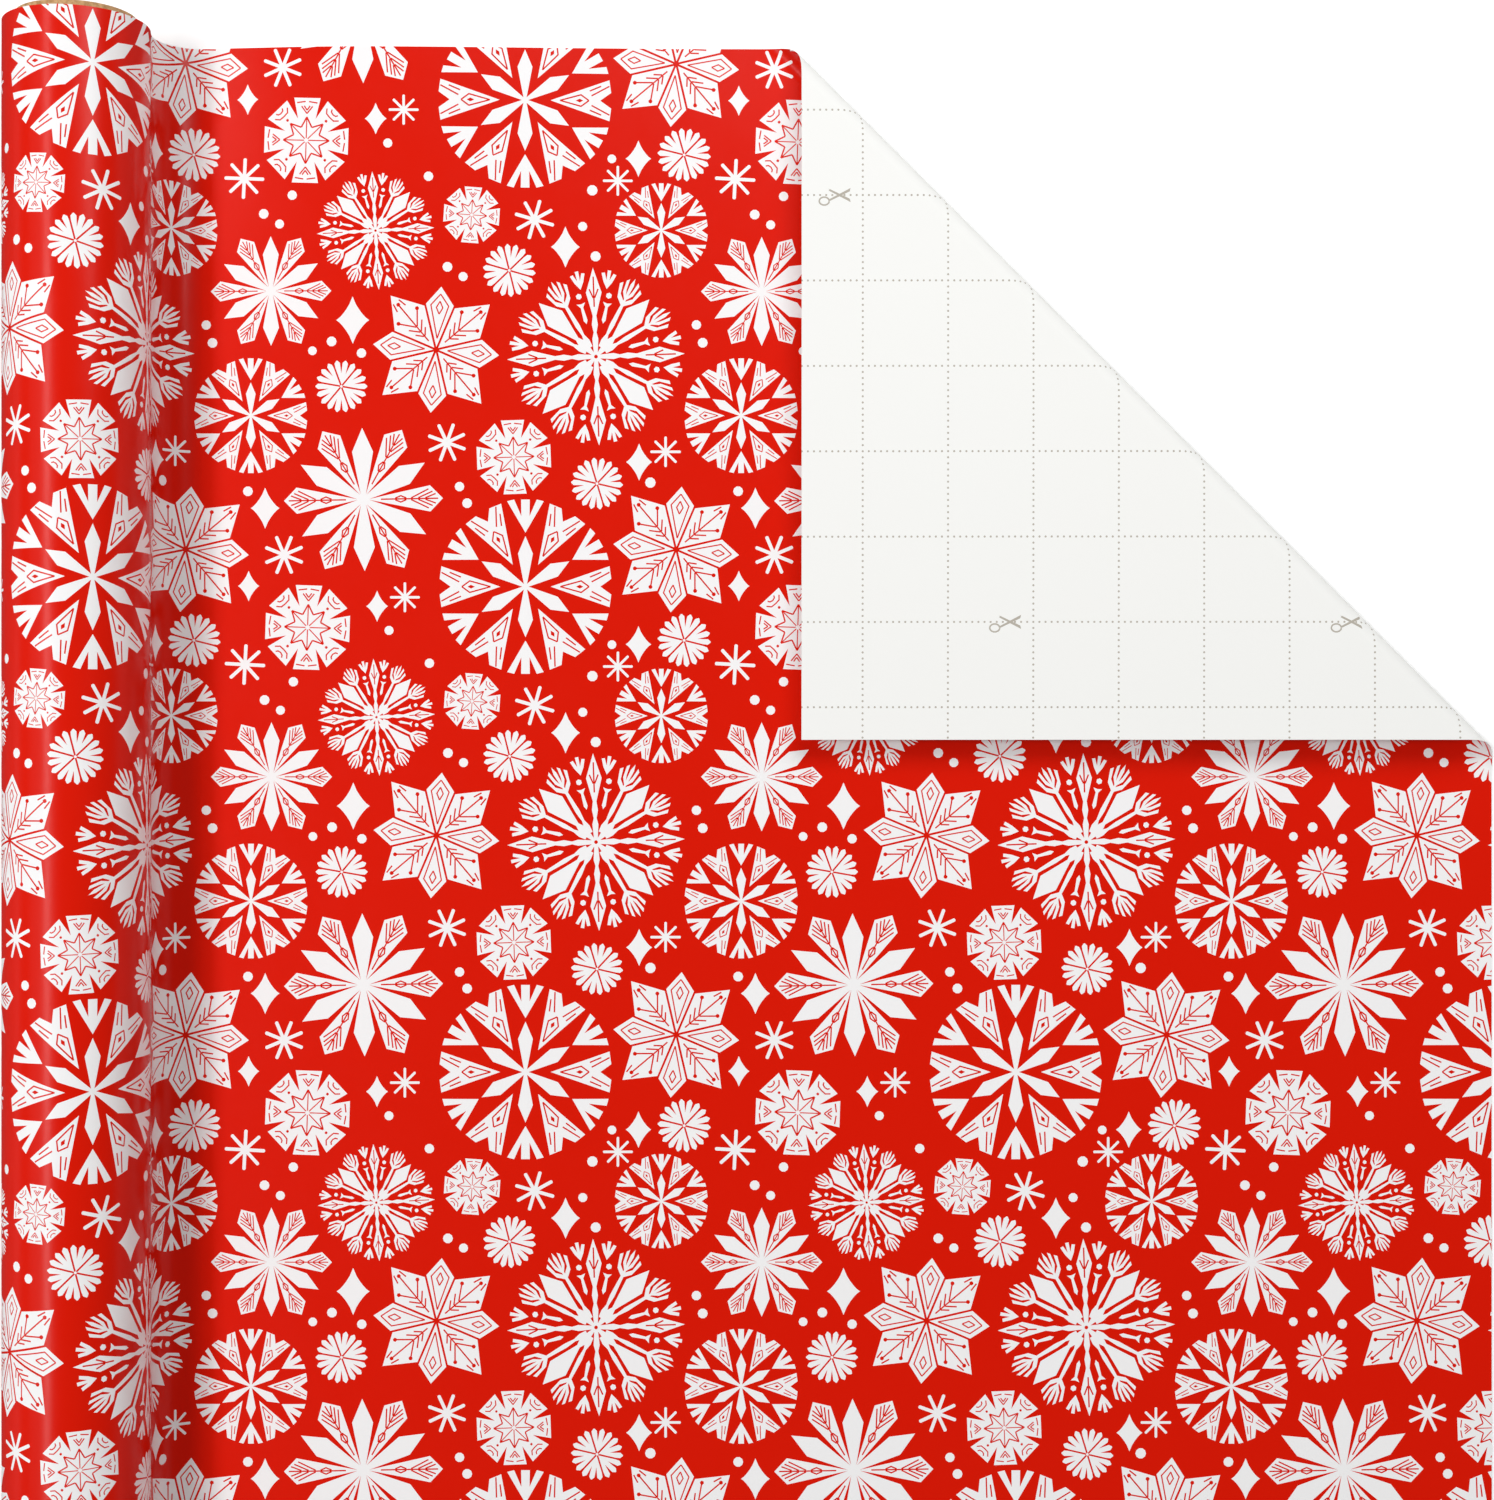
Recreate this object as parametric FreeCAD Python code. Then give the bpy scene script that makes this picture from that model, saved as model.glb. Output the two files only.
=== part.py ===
"""A roll of gift wrap with its sheet drawn off, one corner of the sheet folded over.

Frame: +X from the roll across the drawn-off sheet to its leading edge, +Y along the roll,
+Z up from the table. The origin is the bottom centre of the whole object.
"""
import FreeCAD, Part
import math
import os

# ---- Driving dimensions, in millimetres ----

# the web of paper
paper_width = 762.0            # a 30 inch web
paper_gauge = 0.1              # one layer of coated gift wrap
reach = 421.0                  # roll axis to the sheet's leading edge

# the wound roll and the arc in which the web comes off it
roll_diameter = 42.0
web_arc_radius = 12.0          # hollow arc between the roll and the table, on the printed face
web_clear_arc = 2.6            # free arc that keeps the web clear of the turning roll
web_stretches = 6              # solids that the arc is made of, side by side

# the board core, three plies wound on a mandrel
core_bore_diameter = 31.75     # 1 1/4 inch
ply_thickness = 0.5
ply_count = 3
glue_film = 0.03               # glue between two plies
core_proud = 2.5               # core past the paper at each end

# the line of glue that holds the start of the web on the core
start_glue_thickness = 0.08
start_glue_width = 8.0
start_glue_margin = 12.0       # bare core at each end of the line
start_glue_angle = 215.0       # where the line lies round the core, in degrees from +X

# the corner folded over
folded_leg = 219.5             # from the corner along each edge to where the fold starts
bend_radius = 5.0              # outer face of the soft bend
bend_hinges = 4                # the bend opens as this many equal small turns
bend_seam = 0.1                # gap between two stretches of the bend
bend_flats = 3                 # narrow flats that make up each turn of the bend

# ---- Worked out from them ----

UP = FreeCAD.Vector(0, 0, 1)
ALONG_ROLL = FreeCAD.Vector(0, 1, 0)
ALONG_FOLD = FreeCAD.Vector(1, -1, 0).normalize()
ACROSS_FOLD = FreeCAD.Vector(1, 1, 0).normalize()    # towards where the corner lay

half_width = paper_width / 2
roll_radius = roll_diameter / 2
axis_x = (roll_radius - reach) / 2
axis_z = roll_radius
leading_x = axis_x + reach

core_length = paper_width + 2 * core_proud
core_bore_radius = core_bore_diameter / 2
core_outer_radius = core_bore_radius + ply_count * ply_thickness + (ply_count - 1) * glue_film
paper_bore_radius = core_outer_radius + start_glue_thickness

web_centre_z = paper_gauge + web_arc_radius
web_centre_run = math.sqrt((roll_radius + web_arc_radius) ** 2 - (roll_radius - web_centre_z) ** 2)
web_centre_x = axis_x + web_centre_run
web_departure = math.atan2(axis_z - web_centre_z, axis_x - web_centre_x)

bend_inner_radius = bend_radius - paper_gauge
bend_middle_radius = bend_radius - paper_gauge / 2
bend_step = math.pi / bend_hinges
bend_seam_angle = bend_seam / bend_middle_radius
bend_length = math.pi * bend_middle_radius
corner_depth = folded_leg / math.sqrt(2)
corner = FreeCAD.Vector(leading_x, half_width, 0)
fold_start = corner - ACROSS_FOLD * corner_depth

# each hinge stands a little outside the bend, so that the opened bend has its flat length
hinge_radius = bend_middle_radius * (bend_step / 2) / math.sin(bend_step / 2)


def tube(outer_radius, inner_radius, length):
    """A tube along the roll's axis, centred between the roll's ends."""
    start = FreeCAD.Vector(axis_x, -length / 2, axis_z)
    outside = Part.makeCylinder(outer_radius, length, start, ALONG_ROLL)
    inside = Part.makeCylinder(inner_radius, length, start, ALONG_ROLL)
    return outside.cut(inside)


def arc_band(centre, side, up, inner_radius, outer_radius, start, end, sweep):
    """A band between two arcs about centre, extruded along sweep. Angles turn from side to up."""
    def at(radius, angle):
        return centre + side * (radius * math.cos(angle)) + up * (radius * math.sin(angle))

    middle = (start + end) / 2
    inner = Part.Arc(at(inner_radius, start), at(inner_radius, middle), at(inner_radius, end))
    outer = Part.Arc(at(outer_radius, end), at(outer_radius, middle), at(outer_radius, start))
    edges = [
        inner.toShape(),
        Part.makeLine(at(inner_radius, end), at(outer_radius, end)),
        outer.toShape(),
        Part.makeLine(at(outer_radius, start), at(inner_radius, start)),
    ]
    return Part.Face(Part.Wire(edges)).extrude(sweep)


def plate(outline, thickness):
    """A prism that stands on a flat outline; thickness is its sweep."""
    return Part.Face(Part.makePolygon(outline + outline[:1])).extrude(thickness)


def core_ply(index):
    """One ply of the core, counted from the bore."""
    inner_radius = core_bore_radius + index * (ply_thickness + glue_film)
    return tube(inner_radius + ply_thickness, inner_radius, core_length)


def start_glue_line():
    """The line of glue along the core under the first turn."""
    length = paper_width - 2 * start_glue_margin
    centre = FreeCAD.Vector(axis_x, -length / 2, axis_z)
    half_angle = start_glue_width / core_outer_radius / 2
    middle = math.radians(start_glue_angle)
    side = FreeCAD.Vector(1, 0, 0)
    span = (middle - half_angle, middle + half_angle)
    return arc_band(
        centre, side, UP, core_outer_radius, paper_bore_radius, *span, ALONG_ROLL * length
    )


def wound_paper():
    """All the turns still on the roll."""
    return tube(roll_radius, paper_bore_radius, paper_width)


def unrolling_web():
    """The web between the roll and the table, a hollow arc in stretches that meet face to face."""
    centre = FreeCAD.Vector(web_centre_x, -half_width, web_centre_z)
    start = web_departure + web_clear_arc / web_arc_radius
    step = (math.radians(270) - start) / web_stretches
    outer_radius = web_arc_radius + paper_gauge
    side = FreeCAD.Vector(1, 0, 0)
    sweep = ALONG_ROLL * paper_width
    turns = [start + step * index for index in range(web_stretches)]
    return Part.makeCompound([
        arc_band(centre, side, UP, web_arc_radius, outer_radius, turn, turn + step, sweep)
        for turn in turns
    ])


def on_sheet(along, depth, height=0.0):
    """A point of the flat sheet, along the fold's start line and in from it to the corner."""
    return fold_start + ALONG_FOLD * along + ACROSS_FOLD * depth + UP * height


def turned(angle):
    """The direction out of the bend's centre at an angle of its turn, which starts straight down."""
    return ACROSS_FOLD * math.sin(angle) - UP * math.cos(angle)


def bend_stretch(start, end):
    """The bend between two angles of its turn, with its ends on the sheet's two edges."""
    centre = on_sheet(-corner_depth, 0, bend_radius)
    turns = [start + (end - start) * step / bend_flats for step in range(bend_flats + 1)]
    inner = [centre + turned(turn) * bend_inner_radius for turn in turns]
    outer = [centre + turned(turn) * bend_radius for turn in reversed(turns)]
    band = plate(inner + outer, ALONG_FOLD * (2 * corner_depth))
    middle = (start + end) / 2
    outward = turned(middle)
    forward = ALONG_FOLD.cross(outward)
    length = corner_depth - bend_middle_radius * middle
    margin = bend_middle_radius
    base = on_sheet(0, 0, bend_radius)
    near = base - forward * margin
    far = base + forward * margin
    outline = [
        near - ALONG_FOLD * (length + margin),
        near + ALONG_FOLD * (length + margin),
        far + ALONG_FOLD * (length - margin),
        far - ALONG_FOLD * (length - margin),
    ]
    return band.common(plate(outline, outward * (2 * bend_radius)))


def flat_sheet():
    """The sheet on the table, up to the fold's first small turn."""
    fold_top = on_sheet(-corner_depth, 0)
    fold_low = on_sheet(corner_depth, 0)
    outline = [
        FreeCAD.Vector(web_centre_x, -half_width, 0),
        FreeCAD.Vector(leading_x, -half_width, 0),
        fold_low,
        fold_top,
        FreeCAD.Vector(web_centre_x, half_width, 0),
    ]
    lip = bend_stretch(0, bend_step / 2 - bend_seam_angle / 2)
    return plate(outline, UP * paper_gauge).fuse(lip).removeSplitter()


def corner_bend(index):
    """One stretch of the bend between two of its hinges, counted from the sheet."""
    start = (index - 0.5) * bend_step + bend_seam_angle / 2
    return bend_stretch(start, start + bend_step - bend_seam_angle)


def corner_flap():
    """The folded corner, lying back over the sheet with its unprinted side up."""
    depth = corner_depth - bend_length
    height = 2 * bend_radius - paper_gauge
    outline = [on_sheet(-depth, 0, height), on_sheet(0, -depth, height), on_sheet(depth, 0, height)]
    lip = bend_stretch(math.pi - bend_step / 2 + bend_seam_angle / 2, math.pi)
    return plate(outline, UP * paper_gauge).fuse(lip).removeSplitter()


def save(name, shape):
    """Write one node and print what it holds."""
    shape.exportStep(f"parts/{name}.step")
    box = shape.BoundBox
    print(f"{name}: volume {shape.Volume:.1f}, solids {len(shape.Solids)}, valid {shape.isValid()}, "
          f"box {box.XMin:.2f} {box.YMin:.2f} {box.ZMin:.2f} to {box.XMax:.2f} {box.YMax:.2f} {box.ZMax:.2f}")


os.makedirs("parts", exist_ok=True)
for ply_index, ply_name in enumerate(["core_inner_ply", "core_middle_ply", "core_outer_ply"]):
    save(ply_name, core_ply(ply_index))
save("start_glue_line", start_glue_line())
save("wound_paper", wound_paper())
save("unrolling_web", unrolling_web())
save("flat_sheet", flat_sheet())
for bend_index in range(1, bend_hinges):
    save(f"corner_bend_{bend_index}", corner_bend(bend_index))
save("corner_flap", corner_flap())

for hinge_index in range(bend_hinges):
    turn = (hinge_index + 0.5) * bend_step
    place = on_sheet(0, hinge_radius * math.sin(turn), bend_radius - hinge_radius * math.cos(turn))
    print(f"bend hinge {hinge_index + 1}: {place.x:.4f} {place.y:.4f} {place.z:.4f}")
print(f"roll axis: {axis_x:.3f} {axis_z:.3f}, core length {core_length:.2f}")
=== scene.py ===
"""Looks of a gift wrap roll: the printed web, its soft fold, the wound roll and the board core."""

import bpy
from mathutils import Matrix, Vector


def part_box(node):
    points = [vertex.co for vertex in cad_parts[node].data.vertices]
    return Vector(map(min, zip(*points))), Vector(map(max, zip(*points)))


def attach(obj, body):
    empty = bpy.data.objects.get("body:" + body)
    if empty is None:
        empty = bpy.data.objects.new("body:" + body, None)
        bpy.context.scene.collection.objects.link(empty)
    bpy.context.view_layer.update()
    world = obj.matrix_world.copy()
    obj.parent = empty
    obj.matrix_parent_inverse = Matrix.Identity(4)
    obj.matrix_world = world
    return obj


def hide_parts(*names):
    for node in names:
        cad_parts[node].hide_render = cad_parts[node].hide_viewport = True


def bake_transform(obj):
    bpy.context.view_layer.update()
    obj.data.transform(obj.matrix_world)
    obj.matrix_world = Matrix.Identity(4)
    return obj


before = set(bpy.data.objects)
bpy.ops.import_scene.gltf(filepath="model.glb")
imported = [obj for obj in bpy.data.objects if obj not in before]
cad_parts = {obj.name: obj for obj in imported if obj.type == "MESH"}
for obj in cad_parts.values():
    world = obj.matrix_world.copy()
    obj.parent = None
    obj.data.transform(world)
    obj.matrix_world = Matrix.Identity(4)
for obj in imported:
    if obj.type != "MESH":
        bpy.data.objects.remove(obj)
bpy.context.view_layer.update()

import math

import bpy
import numpy as np
from bpy.props import FloatProperty, FloatVectorProperty, IntProperty, PointerProperty
from mathutils import Vector
from mathutils.geometry import delaunay_2d_cdt

bl_info = {
    "name": "Gift wrap roll",
    "version": (1, 0, 0),
    "blender": (4, 5, 0),
    "location": "3D View > Sidebar > Gift wrap",
    "description": "Prints, winds and folds a roll of gift wrap around its CAD frame",
    "category": "Object",
}

MM = 0.001
FLOOR_REACH = 40.0         # metres from the middle of the floor to its sides, so it runs on to the horizon
FLOOR_GAP = 0.0005         # metres between the floor and the paper's underside
NORMAL_STEP = 0.01         # mm on each side of a point, over which its normal is found
ROUND_STEPS = 72           # corners once round the wind
START_GLUE = 0.08          # mm by which the line of glue lifts the first turn off the core
WIND_CLEARANCE = 0.01      # mm between the outermost turn and the wind below it
WIND_INSET = 0.5           # mm from the web's edge to the wind's outer and inner walls


# ---- Colour and material helpers ----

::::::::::

= TASK =
Exactly repeat the lines from the line with "for hinge_index in" to the line with "points = [vertex.co", including both, and output nothing else.

= TASK RESULT =
for hinge_index in range(bend_hinges):
    turn = (hinge_index + 0.5) * bend_step
    place = on_sheet(0, hinge_radius * math.sin(turn), bend_radius - hinge_radius * math.cos(turn))
    print(f"bend hinge {hinge_index + 1}: {place.x:.4f} {place.y:.4f} {place.z:.4f}")
print(f"roll axis: {axis_x:.3f} {axis_z:.3f}, core length {core_length:.2f}")
=== scene.py ===
"""Looks of a gift wrap roll: the printed web, its soft fold, the wound roll and the board core."""

import bpy
from mathutils import Matrix, Vector


def part_box(node):
    points = [vertex.co for vertex in cad_parts[node].data.vertices]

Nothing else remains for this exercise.